Darren Chester: Well all I can say about polls, Kieran, is Labor would rather be us. We are in government. We are in a position to influence policy and deliver for our communities. The news polls will come, they'll go, and they will be subject to much discussion in the months ahead as we approach the 2019 election, but I'm sure that Labor would rather be in our position. I mean we might be behind in the polls but we're in a position to deliver our policy, every one of the policies we took to last election we're delivering on the ground.

From my perspective as a Minister for Infrastructure and Transport there's been 17,000 individual projects delivered over the terms of this government. So we are working to deliver the projects we said we will deliver. Right across Australia, whether I travel through New South Wales from the Sydney to Brisbane Pacific Highway project, whether it is the Bruce Highway project, the Melbourne Brisbane inland rail, we are seeing a lot of people employed on important infrastructure projects which are delivering in our regional communities but also in our major cities.

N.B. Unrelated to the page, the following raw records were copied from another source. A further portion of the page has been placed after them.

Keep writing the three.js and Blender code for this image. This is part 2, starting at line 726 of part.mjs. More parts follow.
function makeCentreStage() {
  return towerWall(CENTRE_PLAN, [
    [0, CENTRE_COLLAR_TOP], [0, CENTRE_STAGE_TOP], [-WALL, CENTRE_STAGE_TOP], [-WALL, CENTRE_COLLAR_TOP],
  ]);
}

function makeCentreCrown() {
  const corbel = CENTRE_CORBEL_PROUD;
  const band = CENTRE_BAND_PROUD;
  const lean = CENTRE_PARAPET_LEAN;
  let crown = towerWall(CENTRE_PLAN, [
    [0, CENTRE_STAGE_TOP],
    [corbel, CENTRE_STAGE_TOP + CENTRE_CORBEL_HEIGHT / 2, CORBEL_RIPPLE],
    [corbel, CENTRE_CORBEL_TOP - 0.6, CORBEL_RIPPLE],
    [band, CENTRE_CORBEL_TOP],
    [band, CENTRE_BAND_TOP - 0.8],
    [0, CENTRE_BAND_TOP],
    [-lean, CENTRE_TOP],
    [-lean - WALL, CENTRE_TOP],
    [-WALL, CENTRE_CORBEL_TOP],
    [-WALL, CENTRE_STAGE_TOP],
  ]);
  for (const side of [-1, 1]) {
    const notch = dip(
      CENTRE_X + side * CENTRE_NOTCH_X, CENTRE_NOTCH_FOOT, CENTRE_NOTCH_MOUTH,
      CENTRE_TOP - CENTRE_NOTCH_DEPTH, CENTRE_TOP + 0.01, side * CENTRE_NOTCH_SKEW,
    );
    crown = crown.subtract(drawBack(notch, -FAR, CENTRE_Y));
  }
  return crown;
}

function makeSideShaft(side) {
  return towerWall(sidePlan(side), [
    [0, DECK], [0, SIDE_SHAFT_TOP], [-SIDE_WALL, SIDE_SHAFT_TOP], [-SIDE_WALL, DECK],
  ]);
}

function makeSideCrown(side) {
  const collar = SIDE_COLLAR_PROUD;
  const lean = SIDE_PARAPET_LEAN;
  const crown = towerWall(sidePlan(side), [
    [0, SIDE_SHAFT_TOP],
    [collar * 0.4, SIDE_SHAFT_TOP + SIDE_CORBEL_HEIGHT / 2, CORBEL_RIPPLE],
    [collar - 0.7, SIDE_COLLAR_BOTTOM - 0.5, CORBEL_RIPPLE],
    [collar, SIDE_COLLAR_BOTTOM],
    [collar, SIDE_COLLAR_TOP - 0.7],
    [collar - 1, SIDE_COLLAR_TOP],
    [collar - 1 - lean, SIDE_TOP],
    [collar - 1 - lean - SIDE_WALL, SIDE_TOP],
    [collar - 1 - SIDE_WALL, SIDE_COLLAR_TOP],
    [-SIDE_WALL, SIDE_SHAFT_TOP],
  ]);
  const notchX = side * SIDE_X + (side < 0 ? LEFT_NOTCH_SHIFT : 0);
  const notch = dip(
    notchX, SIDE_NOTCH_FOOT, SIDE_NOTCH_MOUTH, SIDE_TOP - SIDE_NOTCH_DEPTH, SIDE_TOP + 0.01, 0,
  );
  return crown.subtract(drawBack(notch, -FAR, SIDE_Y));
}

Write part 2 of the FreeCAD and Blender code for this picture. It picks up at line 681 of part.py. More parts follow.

Kieran Gilbert: Is there a problem with the Prime Minister not resonating in regional areas? Because in the capitals the numbers seem to be doing a bit better but in the areas outside of the capital cities, not so much.

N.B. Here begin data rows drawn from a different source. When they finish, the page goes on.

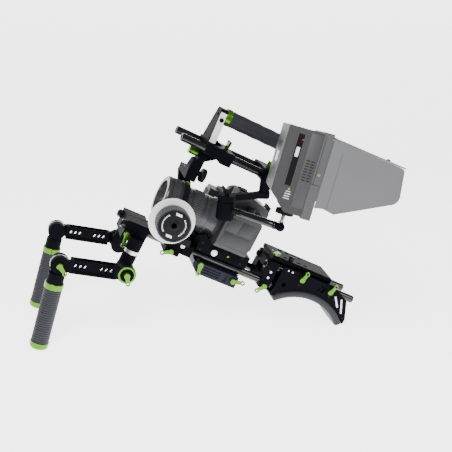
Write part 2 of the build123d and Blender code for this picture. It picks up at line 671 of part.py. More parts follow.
# ---- top handle ----------------------------------------------------------------------------------
foot_x1, shoe_x1 = 113.0, 133.0
foot_half_w = rod_y + rod_r + 3.5
post_knob_at = seat(((foot_x1 + shoe_x1) / 2 + 1, 0.0, top_rod_z + 9.5), (0, 1, 0), (0, 0, 1))
bracket_knob_at = seat((94.0, 0.0, 134.0), (0, 1, 0), (1, 0, 0))
support_knob_at = seat((post_x0 + 1, 0.0, top_rod_z - 18.5), (0, 1, 0), (-1, 0, 0))
sleeve_bore = core_r + seat_gap


def make_handle_post():
    """The tapered post, its clamp on the top rods and the core tube of the handle."""
    blade = Polyline((post_x0, -post_foot_half_w, top_rod_z + 9), (post_x0, -post_top_half_w, post_top - 4),
                     (post_x0, -post_top_half_w + 4, post_top), (post_x0, post_top_half_w - 4, post_top),
                     (post_x0, post_top_half_w, post_top - 4), (post_x0, post_foot_half_w, top_rod_z + 9),
                     close=True)
    body = extrude(make_face(blade), amount=post_x1 - post_x0, dir=(1, 0, 0))
    foot = block(post_x0, foot_x1, -foot_half_w, foot_half_w, top_rod_z - 9.5, top_rod_z + 11)
    shoe = block(foot_x1, shoe_x1, -foot_half_w, foot_half_w, top_rod_z - 15, top_rod_z + 9.5)
    gusset = slab([(post_x1 - 1, top_rod_z + 10), (post_x1 - 1, top_rod_z + 22),
                   (foot_x1 + 2, top_rod_z + 10)], -9.0, 9.0)
    body += eased(foot, 1.5, Axis.X) + eased(shoe, 1.5, Axis.X) + gusset
    body += bar_x(core_r, post_x1 - 2, top_sleeve_x1 + top_collar_h - 3, 0.0, grip_z)
    body = rod_bores(body, top_rod_z, post_x0, shoe_x1)
    return body - stud_hole(post_knob_at)


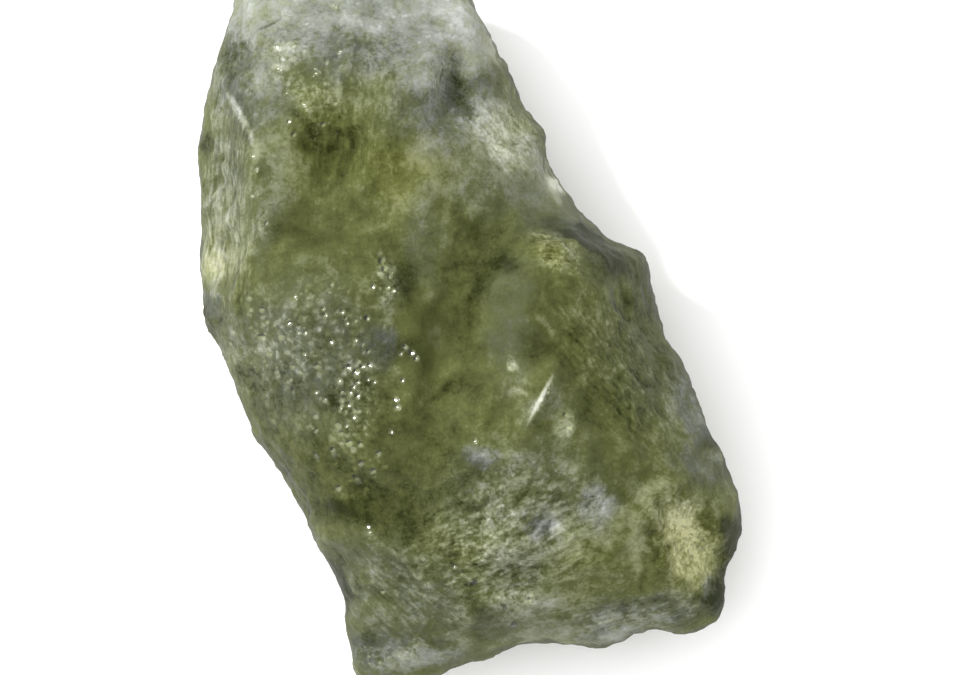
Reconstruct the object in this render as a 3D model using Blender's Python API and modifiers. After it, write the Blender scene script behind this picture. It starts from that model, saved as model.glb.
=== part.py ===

Darren Chester: Look I don't know, Kieran, on that point. I have had the pleasure of being with the Prime Minister on regional visits and I'd have to say he is a rock star on the ground, people love seeing him, they want to talk to him, they raise issues of concern, they pat him on the back on other things they are happy with. The Prime Minister's very welcome in my electorate any time he's got the time to be there. He is someone that I think does understand regional communities and he's passionate about seeing all Australians benefit from our agenda. So I don't think the Prime Minister has a problem at all.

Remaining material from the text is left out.